The Landscape (Sylvia Bendzsa, The Red Ochre Gallery) combines oil paintings often very big paintings, for this artist and smaller etchings, which are often the first studies of the painted scenes, and echo and enhance the larger panoramas. It is very useful to see the views screened through the different formats. As a landscape painter, Sylvia Bendzsa can be overly domesticated. There is not a lot of weather in her canvases, and the terrain can look mild and a little conventional (although there are notable exceptions). Her strength is in her prints. These hold the surprises and the revelations. In both mediums she follows natural lines and uses realistic colouring, but the prints are the spot to find her own individual vim and dash.

The paintings show such scenes as houses, a church, a curving road, and a cove that curls into a cliff jutting into the ocean. There is a feeling of serenity Bendzsas paintings, however large, tend to stay tranquil with the most motion found in the concentric ripples of water in the little harbour. Another view of an outport is spaced, at the centre, around a trio of standing trees, with a church, houses, a canting sailboat and distant hills arranged in the restful, placid summer air. Little details dot such scenes: a lift of gulls, a small spray of wild plum-coloured rhododendron.

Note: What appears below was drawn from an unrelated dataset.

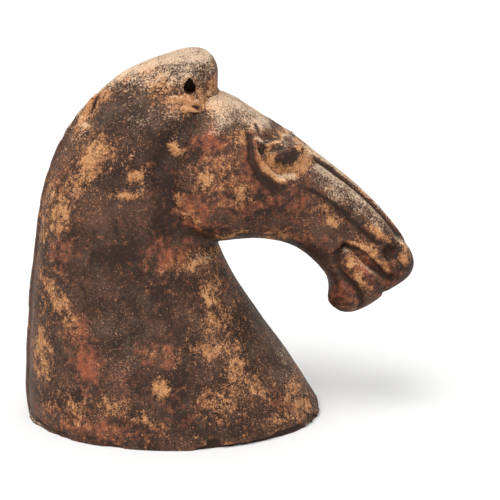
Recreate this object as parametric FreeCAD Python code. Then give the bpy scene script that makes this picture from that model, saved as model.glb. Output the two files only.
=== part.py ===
"""Hollow fired-clay horse head on a long neck, press-moulded in two halves and luted down the middle.

Millimetres. +X is the way the horse faces, +Z is up, and Y = 0 is the plane where the two halves meet.
The origin is on the surface that the neck stands on, under the middle of the overall length.
"""
import FreeCAD, Part
import math
import os

from FreeCAD import Vector

# ---- driving dimensions -------------------------------------------------------------------------
HALF_LENGTH = 95.3         # the nose and the mane are each this far from the origin
WALL = 7.0                 # clay pressed into each half of the mould
RING_POINTS = 28           # points that each section's outline is drawn through
FAR = 130.0                # reaches past the whole head in any direction

COIL_THICK = 4.0           # clay coil pressed over the joint on the inside
COIL_HALF_WIDTH = 6.5
COIL_FOOT = 8.0            # the coils stop this far above the rim
# Outline, in x and z, that holds the throat coil. The crest coil is outside it.
THROAT_SIDE = [(-30.0, -20.0), (-30.0, 112.0), (62.0, 94.0), (130.0, 94.0), (130.0, -20.0)]

MANE_HALF_WIDTH = 4.2      # clipped mane: a strip let into the joint down the back of the neck
MANE_PROUD = 2.0
MANE_TOP = (-44.0, 171.0)  # x and z where the mane runs in under the forelock

SOCKET_RADIUS = 3.2        # ear sockets, drilled into the forelock from each side
SOCKET = (-11.5, 165.5)    # x, z
SOCKET_FLOOR = 3.4         # clay left each side of the middle plane behind a socket
SOCKET_MOUTH = 15.6        # distance of the mouth of a socket from the middle plane

EAR_ROOT_RADII = (6.2, 4.8)      # what is left of each ear: a low collar round the socket
EAR_ROOT_HEIGHT = 6.6            # most of it is let into the clay
LEDGE_CENTRE = (-17.0, 13.6, 160.2)     # and a ledge under the collar
LEDGE_HALF_SIZE = (11.0, 3.6, 1.9)

EYE_RADIUS = 6.0
EYE_CENTRE = (31.8, 20.0, 132.8)

NOSTRIL_RADIUS = 2.8
NOSTRIL_FLOOR = (83.4, 11.0, 85.2)
NOSTRIL_LENGTH = 16.0            # reaches out past the skin
NOSTRIL_WAY = (0.30, 1.0, 0.28)

MOUTH_CORNER = (62.0, 89.0)      # x, z
MOUTH_FRONT = (88.0, 70.0)
MOUTH_GAPS = (0.8, 2.0, 0.9)     # opening of the lips at the corner, at its widest and at the front
MOUTH_WIDEST = 0.35              # how far along the mouth it is widest
MOUTH_DEPTH = 4.5                # how far the mouth is cut in from each side
MUZZLE_HALF_WIDTH = 18.4

# Neck: level sections, each as height, front x, back x, half width. All are near to ellipses.
NECK_SECTIONS = [
    (0.0, 53.0, -94.2, 55.0),         # rim that it stands on
    (10.0, 47.0, -HALF_LENGTH, 53.0),
    (24.0, 38.6, -94.8, 49.5),
    (50.0, 20.4, -92.8, 44.0),
    (75.0, 5.6, -90.0, 39.0),
    (98.0, -1.0, -86.6, 34.6),
    (118.0, 3.0, -82.6, 30.6),
    (134.0, 9.0, -76.0, 26.6),
    (147.0, 10.0, -68.8, 22.2),
    (157.0, 6.0, -59.6, 17.0),
    (164.5, -2.0, -51.4, 12.0),
    (169.5, -10.0, -44.0, 7.6),
    (171.5, -18.0, -37.0, 4.0),       # under the forelock
]
NECK_FULLNESS = 0.96
HOLLOW_TOP = 157.0         # height of the neck section that closes the hollow
HOLLOW_BELOW = 12.0        # the hollow's form runs on this far below the rim, to cut right through it
HOLLOW_FLARE = 2.5         # and is this much wider there, on each side

# Head: sections across the face, each as under point (x, z), top point (x, z), half width, fullness,
# lean. Fullness 1 is an ellipse, and less is boxier. Lean under 1 carries the widest place upwards.
HEAD_SECTIONS = [
    ((-22.0, 106.0), (-16.0, 142.0), 21.0, 0.92, 1.00),   # back of the cheek, inside the neck
    ((-14.5, 94.0), (-8.0, 155.0), 31.2, 0.80, 1.00),
    ((0.0, 88.4), (4.5, 160.0), 33.0, 0.86, 0.98),        # widest across the cheeks
    ((14.0, 89.6), (19.3, 151.4), 32.4, 0.86, 0.92),
    ((26.5, 89.0), (31.2, 143.8), 30.0, 0.84, 0.82),      # eyes
    ((38.0, 85.4), (43.6, 134.6), 25.2, 0.82, 0.82),
    ((47.5, 78.4), (56.4, 124.6), 20.8, 0.80, 0.88),
    ((54.0, 69.2), (68.2, 114.8), 18.6, 0.80, 0.94),
    ((55.5, 59.2), (79.2, 104.0), MUZZLE_HALF_WIDTH, 0.80, 0.96),   # corner of the mouth
    ((60.0, 52.2), (87.8, 94.2), MUZZLE_HALF_WIDTH, 0.80, 0.94),    # nostrils
    ((69.0, 52.6), (93.4, 85.2), 16.6, 0.82, 0.92),
    ((77.5, 59.0), (HALF_LENGTH, 77.2), 13.0, 0.86, 0.95),
    ((84.5, 64.2), (93.2, 70.8), 7.0, 0.92, 1.00),        # end of the upper lip
]
HOLLOW_HEAD = slice(1, 8)  # head sections that the hollow runs through

# Forelock: upright sections along it, each as x, top z, bottom z, half width.
FORELOCK_SECTIONS = [
    (-50.0, 165.6, 161.0, 3.0),
    (-43.0, 170.6, 160.0, 8.0),
    (-34.0, 174.9, 159.2, 11.6),
    (-24.0, 178.5, 158.6, 13.8),
    (-14.0, 181.3, 158.4, 14.6),
    (-7.0, 181.5, 158.4, 14.2),
    (-2.6, 179.2, 159.0, 12.6),
    (0.2, 175.2, 161.0, 9.6),
    (1.2, 171.5, 163.6, 5.5),
]
FORELOCK_FULLNESS = 0.80


# ---- sections and lofts -------------------------------------------------------------------------
def section(under, top, half_width, fullness, lean=1.0):
    """Closed outline in the plane through under and top (x, z each), square to the middle plane."""
    start, end = Vector(under[0], 0, under[1]), Vector(top[0], 0, top[1])
    points = []
    for i in range(RING_POINTS):
        turn = 2 * math.pi * (i + 0.5) / RING_POINTS
        along = ((1 - math.cos(turn)) / 2) ** lean
        side = math.copysign(abs(math.sin(turn)) ** fullness, math.sin(turn))
        points.append(start + (end - start) * along + Vector(0, half_width * side, 0))
    curve = Part.BSplineCurve()
    curve.interpolate(Points=points, PeriodicFlag=True)
    return Part.Wire([curve.toShape()])


def slopes(index):
    """Horizontal run per unit of height of the neck's front and back at a section."""
    low = NECK_SECTIONS[max(index - 1, 0)]
    high = NECK_SECTIONS[min(index + 1, len(NECK_SECTIONS) - 1)]
    rise = high[0] - low[0]
    return (high[1] - low[1]) / rise, (high[2] - low[2]) / rise


def neck(inset, back_inset=0.0):
    """Neck with its outline moved inwards by inset. With an inset it runs on below the rim."""
    sections = []
    for index, (z, front, back, half_width) in enumerate(NECK_SECTIONS):
        if inset > 0 and z > HOLLOW_TOP:
            break
        front_slope, back_slope = slopes(index)
        front -= inset * math.hypot(1, front_slope)
        back += (inset + back_inset) * math.hypot(1, back_slope)
        half_width -= inset
        if index == 0 and inset > 0:
            low_z = z - HOLLOW_BELOW
            low_front = front - front_slope * HOLLOW_BELOW
            low_half_width = half_width + HOLLOW_FLARE
            sections.append(section((low_front, low_z), (back, low_z), low_half_width, NECK_FULLNESS))
        sections.append(section((front, z), (back, z), half_width, NECK_FULLNESS))
    return Part.makeLoft(sections, True, False)


def head(inset, chosen):
    sections = []
    for under, top, half_width, fullness, lean in chosen:
        start, end = Vector(under[0], 0, under[1]), Vector(top[0], 0, top[1])
        step = (end - start).normalize() * inset
        start, end = start + step, end - step
        place = (start.x, start.z), (end.x, end.z)
        sections.append(section(*place, half_width - inset, fullness, lean))
    return Part.makeLoft(sections, True, False)


def hollow(inset):
    """The space inside the clay, down through the rim, with its walls moved inwards by inset."""
    space = neck(inset, MANE_PROUD).fuse(head(inset, HEAD_SECTIONS[HOLLOW_HEAD]))
    if inset > WALL:
        ceiling = HOLLOW_TOP - (inset - WALL)
        neck_part = neck(inset, MANE_PROUD).common(box_between((-FAR, -FAR, -FAR), (FAR, FAR, ceiling)))
        space = neck_part.fuse(head(inset, HEAD_SECTIONS[HOLLOW_HEAD]))
    return space


def box_between(low, high):
    size = [b - a for a, b in zip(low, high)]
    return Part.makeBox(*size, Vector(*low))


def slab(half_width):
    """Everything within half_width of the middle plane."""
    return box_between((-FAR, -half_width, -FAR), (FAR, half_width, 2 * FAR))


def mirrored(shape):
    return shape.mirror(Vector(0, 0, 0), Vector(0, 1, 0))


def ellipsoid(centre, half_size):
    ball = Part.makeSphere(1.0)
    matrix = FreeCAD.Matrix()
    matrix.scale(*half_size)
    matrix.move(Vector(*centre))
    return ball.transformGeometry(matrix)


# ---- pieces -------------------------------------------------------------------------------------
def left_socket():
    floor = Vector(SOCKET[0], SOCKET_FLOOR, SOCKET[1])
    return Part.makeCylinder(SOCKET_RADIUS, SOCKET_MOUTH, floor, Vector(0, 1, 0))


def forelock():
    """Bound tuft on the poll: a lobe with a blunt front that narrows back into the crest."""
    outlines = []
    for x, top_z, bottom_z, half_width in FORELOCK_SECTIONS:
        outlines.append(section((x, bottom_z), (x, top_z), half_width, FORELOCK_FULLNESS))
    return Part.makeLoft(outlines, True, False)


def left_eyeball():
    return Part.makeSphere(EYE_RADIUS, Vector(*EYE_CENTRE), Vector(0, 1, 0))


def left_mouth():
    """Parted lips: a leaf-shaped cut from the corner of the mouth, narrowing out through the front."""
    depth = MUZZLE_HALF_WIDTH - MOUTH_DEPTH
    corner = Vector(MOUTH_CORNER[0], depth, MOUTH_CORNER[1])
    front = Vector(MOUTH_FRONT[0], depth, MOUTH_FRONT[1])
    run = front - corner
    across = Vector(-run.z, 0, run.x).normalize()
    widest = corner + run * MOUTH_WIDEST
    middle = [corner, widest, front]
    upper = [point + across * (gap / 2) for point, gap in zip(middle, MOUTH_GAPS)]
    lower = [point - across * (gap / 2) for point, gap in zip(middle, MOUTH_GAPS)]
    ends = upper + lower[::-1] + upper[:1]
    return Part.Face(Part.makePolygon(ends)).extrude(Vector(0, FAR, 0))


def left_shell(outer, inner, tuft, mane):
    """The left moulded half: the outer form less the hollow and everything let into it."""
    half = outer.common(box_between((-FAR, 0, 0), (FAR, FAR, 2 * FAR)))
    floor, way = Vector(*NOSTRIL_FLOOR), Vector(*NOSTRIL_WAY)
    nostril = Part.makeCylinder(NOSTRIL_RADIUS, NOSTRIL_LENGTH, floor, way)
    for gone in (inner, tuft, mane, left_socket(), left_eyeball(), nostril, left_mouth()):
        half = half.cut(gone)
    return half


def mane_strip(inner, tuft):
    lowest, highest = (-FAR, -MANE_HALF_WIDTH, 0), (MANE_TOP[0], MANE_HALF_WIDTH, MANE_TOP[1])
    strip = neck(0).common(box_between(lowest, highest))
    return strip.cut(inner).cut(tuft)


def left_ear_root(outer, tuft):
    """Stump of a lost ear: a low collar round the socket, and the ledge under it."""
    base = Vector(SOCKET[0], SOCKET_MOUTH - EAR_ROOT_HEIGHT, SOCKET[1])
    collar = Part.makeCone(*EAR_ROOT_RADII, EAR_ROOT_HEIGHT, base, Vector(0, 1, 0))
    ledge = ellipsoid(LEDGE_CENTRE, LEDGE_HALF_SIZE)
    return collar.fuse(ledge).cut(tuft).cut(outer).cut(left_socket())


def seam_coils(inner):
    """Coils pressed over the joint inside: one along the crest and face, one up the throat and jaw."""
    band = inner.common(slab(COIL_HALF_WIDTH)).cut(hollow(WALL + COIL_THICK))
    band = band.common(box_between((-FAR, -FAR, COIL_FOOT), (FAR, FAR, 2 * FAR)))
    corners = [Vector(x, -FAR, z) for x, z in THROAT_SIDE]
    throat_side = Part.Face(Part.makePolygon(corners + corners[:1])).extrude(Vector(0, 2 * FAR, 0))
    coils = []
    for cut_band in (band.cut(throat_side), band.common(throat_side)):
        coils.append(max(cut_band.Solids, key=lambda solid: solid.Volume))
    return coils


def build():
    outer = neck(0, MANE_PROUD).fuse(head(0, HEAD_SECTIONS))
    inner = hollow(WALL)
    whole_tuft = forelock()
    mane = mane_strip(inner, whole_tuft)
    shell = left_shell(outer, inner, whole_tuft, mane)
    ear_root = left_ear_root(outer, whole_tuft)
    eyeball = left_eyeball()
    crest_coil, throat_coil = seam_coils(inner)
    return {
        "left_half_shell": shell,
        "right_half_shell": mirrored(shell),
        "forelock": whole_tuft.cut(left_socket()).cut(mirrored(left_socket())),
        "mane_strip": mane,
        "left_ear_root": ear_root,
        "right_ear_root": mirrored(ear_root),
        "left_eyeball": eyeball,
        "right_eyeball": mirrored(eyeball),
        "crest_seam_coil": crest_coil,
        "throat_seam_coil": throat_coil,
    }


if __name__ == "__main__":
    os.makedirs("parts", exist_ok=True)
    for name, shape in build().items():
        shape.exportStep(f"parts/{name}.step")
        box = shape.BoundBox
        print(f"{name}: valid {shape.isValid()}, {len(shape.Solids)} solid, {shape.Volume:.0f} mm3, "
              f"x {box.XMin:.1f} to {box.XMax:.1f}, y {box.YMin:.1f} to {box.YMax:.1f}, "
              f"z {box.ZMin:.1f} to {box.ZMax:.1f}")
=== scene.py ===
"""Hollow fired-clay horse head standing on its neck rim: dark slip worn through to orange-buff clay."""

import math

import bmesh
import bpy
import numpy as np
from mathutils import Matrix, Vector, noise


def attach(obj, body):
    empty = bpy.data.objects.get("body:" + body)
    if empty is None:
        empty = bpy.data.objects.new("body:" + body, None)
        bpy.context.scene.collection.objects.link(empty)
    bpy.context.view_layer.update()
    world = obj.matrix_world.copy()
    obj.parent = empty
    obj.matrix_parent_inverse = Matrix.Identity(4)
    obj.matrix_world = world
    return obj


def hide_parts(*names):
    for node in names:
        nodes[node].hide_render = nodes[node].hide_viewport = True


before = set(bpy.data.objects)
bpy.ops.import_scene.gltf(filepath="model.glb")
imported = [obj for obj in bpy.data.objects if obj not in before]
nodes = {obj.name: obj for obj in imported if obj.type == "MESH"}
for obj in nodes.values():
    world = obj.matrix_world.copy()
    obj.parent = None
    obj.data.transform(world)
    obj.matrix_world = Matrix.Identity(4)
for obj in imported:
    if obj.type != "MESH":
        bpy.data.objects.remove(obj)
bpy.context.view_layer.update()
MM = 0.001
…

Another painting presents a more unusual view, looking up at a single vigorous tree, the sun hidden behind the V in the trunk, and everything awash in deep purples and wines, the canvas filed with an emerald-tinged patterning of foliage. This is matched with a print showing the tree from a different, more distance angle, the branches like a tapestry, the distinctive V still a grounding wedge.

Another print, On The Edge, is a smooth, refined look at a coastline, the fields and rock set off with a slim panel of blue sky, and all topped with a white sky containing five gray splotchy clouds. It is so precise and crisp it somehow leans towards abstraction. Another print is a more sepia-toned and almost pixilated view of a small boat coming to dock in an inlet, alongside the wharf and beach of small round rocks. The carefully sculpted lines have a straightforward and engaging energy.

Another painting is a fair-sized, vertical view of a steep sheered cliff. At the head are grass and sky, and at the foot a blue and white painted stage, seemingly approachable only off the water, framed by a foreground of wild grass. Another big vista, Fall Back Forever (Brigus looking towards Kellys Island), is almost all sea and sky, with a slight foreground of field dropping to a reach of water, a silky surge in blue and pink and lacings of white under a fluff and spume of sky. The distant rock edgings only serve to highlight the sheer watery expanse.

In contrast, two etchings strike vastly different notes of scope and subject. Looking East is a monochromatic piece, with black and white pushings and pullings, a mottled and bubbling of one surface fighting with and revealing another, while Syringa By The Sea has a lightness in palette, almost the paintings tonal scale in reverse, which amplifies the delicate pictography and reverses hues to allow a lot of white to flow in the water and sky. It is emblematic of the best work here, fine subtle stuff that draws the eye.

Sylvia Bendzsas The Landscape continues at The Red Ochre Gallery until Nov. 10.